A potential customer that first hears about you through one of your low-involvement initiatives can slip away fairly easily. The trick is to walk them down to the more sticky tangly levels where you are closer to getting your desired result. Using a TV commercial or billboard to plug your web site or a retailtainment event is a great example of how to do this. Use your online advertising to promote a new product and have users click-through to your web site for a free demo which tells you where and how to purchase.

Obviously many companies don’t employ all of the tactics on my spider-web drawing in their IMC approach. The ones on the chart are just examples of the types of things that you can keep in your arsenal as a marketer or business owner. The important thing to remember is that you need a mix so you have several ways you can reach a customer and several tools that you can use to drive towards your goal. “If you build it, they will come” does not work as a marketing strategy. Focusing all your resources on a great web site or a great POP strategy is not enough. You need other initiatives to drive traffic to those places where you can make your best pitch.

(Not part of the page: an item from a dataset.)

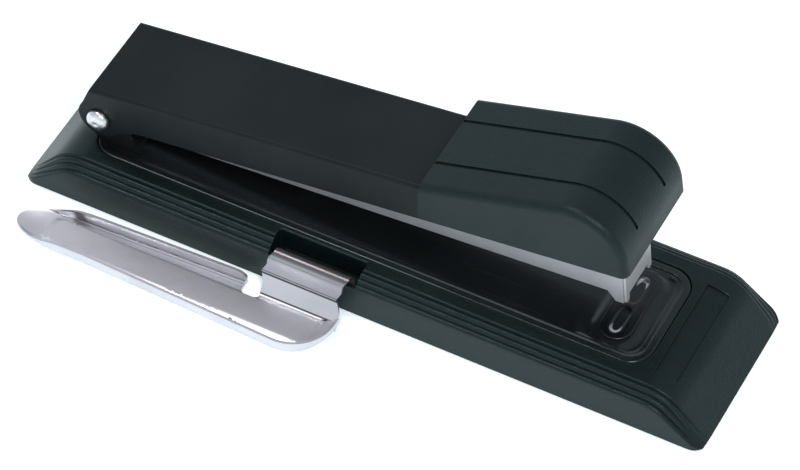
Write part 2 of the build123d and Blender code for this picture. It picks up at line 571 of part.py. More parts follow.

There are also many places where you can build Brand Capital in the IMC web. And you could really use any of the tactics to drive brand capital. But don’t try to do it everywhere… Building capital for your brand is a goal for the campaign as a whole, not for each particular initiative. It will be easiest to track your success if you choose one place on your IMC web to be the primary driver for Brand Capital. And it will work best if that place is very close to the center like on your web site or at the point of purchase. You should always focus on the places where you have the chance to make the most meaningful impact on a consumer. The places that you’re most likely to earn a sale are also the places that you’re most likely to optimize Brand Capital and begin a long-term relationship with a prospect.

A great case study right now is Panasonic, who is pitching their new flat screen TV’s. All the communications (TV, magazine, Internet) revolve around a teaser about a mysterious woman wearing a red dress to a funeral. Although they’re selling TV’s, they want to do that through a more interactive medium than TV or magazines, so the call to action in all advertising is to visit Panasonic.com to find out more about the woman in red.

When you get to Panasonic.com, you can play an interactive game to discover why the woman wears red and enter a sweepstakes (using your email address). And if I solve the mystery, I get an online coupon for 10% off anything in the Panasonic online store. The clues for solving the mystery, by the way, are seen through the “eyes” of Panasonic products like TV’s, digital cameras and DVD recorders. I won’t spoil the ending for you though… Check it out at Panasonic.com, it’s pretty cool.

And make no mistake, that Panasonic campaign cost MILLIONS. And no, not every business can do exactly what they did. But the idea is simple and repeatable at almost any scale.

It costs virtually nothing to run a sweepstakes. All you need is a means for collecting information and a prize. And it’s probably cheapest to do over the web just like Panasonic did. And then you need other means to drive traffic to the site. Panasonic used mass media, but you can use a sign, flyers, inexpensive internet advertising or an ad in your local newspaper. If you have a good prize and you get the word out to a good starter set of people, maybe even your existing customer base, you’ll also get a good number of people to enter based on word of mouth.

And even that small-scale effort, which would cost between a few hundred and a few thousand dollars depending on how you approach it, qualifies as an Integrated Marketing Communications strategy. Outline your objectives, create a message, spread the word using a mix of low-involvement and high-involvement media and you’re there.

In conclusion…

When you’re selling a particular product or service, you’re always going to be tempted to go after the low-hanging fruit when it comes to marketing and advertising. The message is simple, “buy my product.” And there’s nothing wrong with that approach.

But you can do a better job of marketing if you look beyond just “buy my product” and start seeing your goal as “buy my product regularly.” In order to that without the cash to throw behind regular mass media advertising campaigns, you need to look at more efficient means of communicating. Better ROI and less waste.

That’s why a strategy designed to build Brand Capital is such a good approach for so many small and medium-sized firms. You can build your brand on a small budget and stay top-of mind with your customers and your prospects by using their response to your last campaign to fuel your next campaign with little incremental cost.